Критик может писать все, что угодно, любым избранным им способом. Хочет изъясняться на куцей фене или плести словесные кружева, или плеваться матом, или постоянно менять регистр, переходя с жирного адвокатского баритона на взволнованный тенор, на ернический фальцет, на благодушный патерналистский бас – это его выбор. Может снять штаны и жопу показать, тоже будет в своем праве. Мои друзья-художники с драматической и часто вполне осмысленной обидой повторяют: как же так, я целый год (три года, пять лет) думал над этим сюжетом, страдал им и болел, все в нем облюбовал и обжил, и тут спускается некто с горы и одной фразой мои пять лет перечеркивает. Да, с горы, и, как правило, мудак, да, одной фразой, и совсем не такой удачной, как ему, мудаку, кажется. Но он в своем праве. Потому что есть критик, есть чистый лист бумаги (неважно: белое пространство монитора), есть фильм (книжка, инсталляция, симфония, спектакль), о котором он пишет, и бог им судья. Критик точно так же должен заболеть и перестрадать, облюбовать и обжить, и то, что у него на это уходит не пять лет, а пять часов (пусть даже 50 минут), не играет особой роли: он такой же творец, как и художник, потому что чистый лист бумаги это космос, и в нем надо обрести опоры, и прийти из точки А в точку Б, не растеряв ничего по дороге, и, желательно, не споткнувшись. Налегке прийти, без одышки. Это такая же композиционная задача, и она столь же беззащитна, и судить ее будут одной пустейшей фразой: ниасилил, многа букф. Именно эта беззащитность дает критику те же права, что и художнику: выражайся как хочешь, ты один, против тебя глупый мир.

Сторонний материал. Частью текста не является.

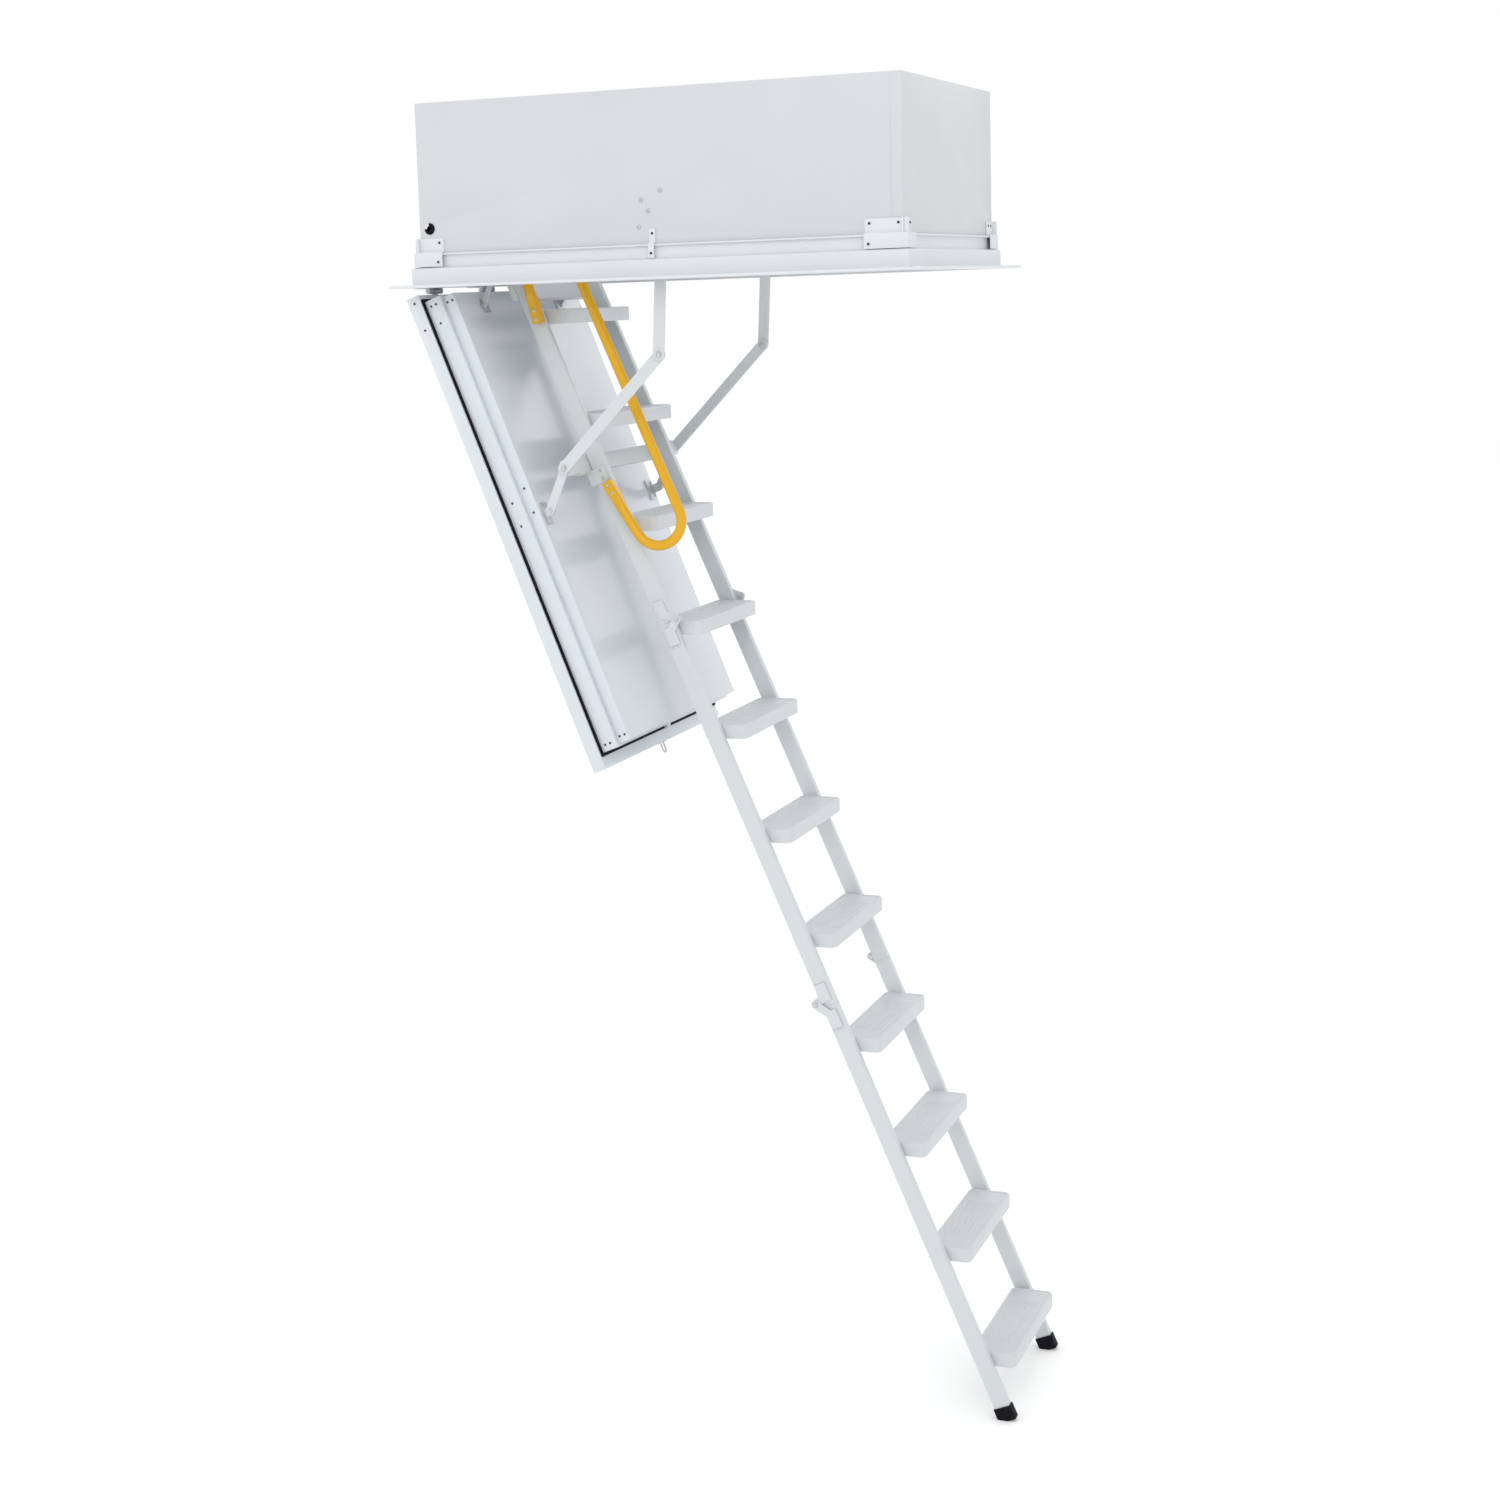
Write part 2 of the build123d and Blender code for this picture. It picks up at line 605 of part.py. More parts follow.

Круглые, овальные и пр. столы все эти презумпции снимают. Глупый мир тут рядом, окружил заботой, дышит в затылок. Какое одиночество? – нет одиночества. Есть УЖК, коллектив единомышленников, белорусский вокзал плечом к плечу врастает в землю тут. Из точки А в точку Б никто один не идет, каждый обрывает себя на полуслове – ведь товарищ подхватит. Никакая композиционная задача ни перед кем не стоит. Нет ни беззащитности, ни личной ответственности. Зато есть такая мерзотина как общее чувство, витающее мнение, коллективное знание. Истина, которой владеет ареопаг. Сравнение с парткомом рождается само собой.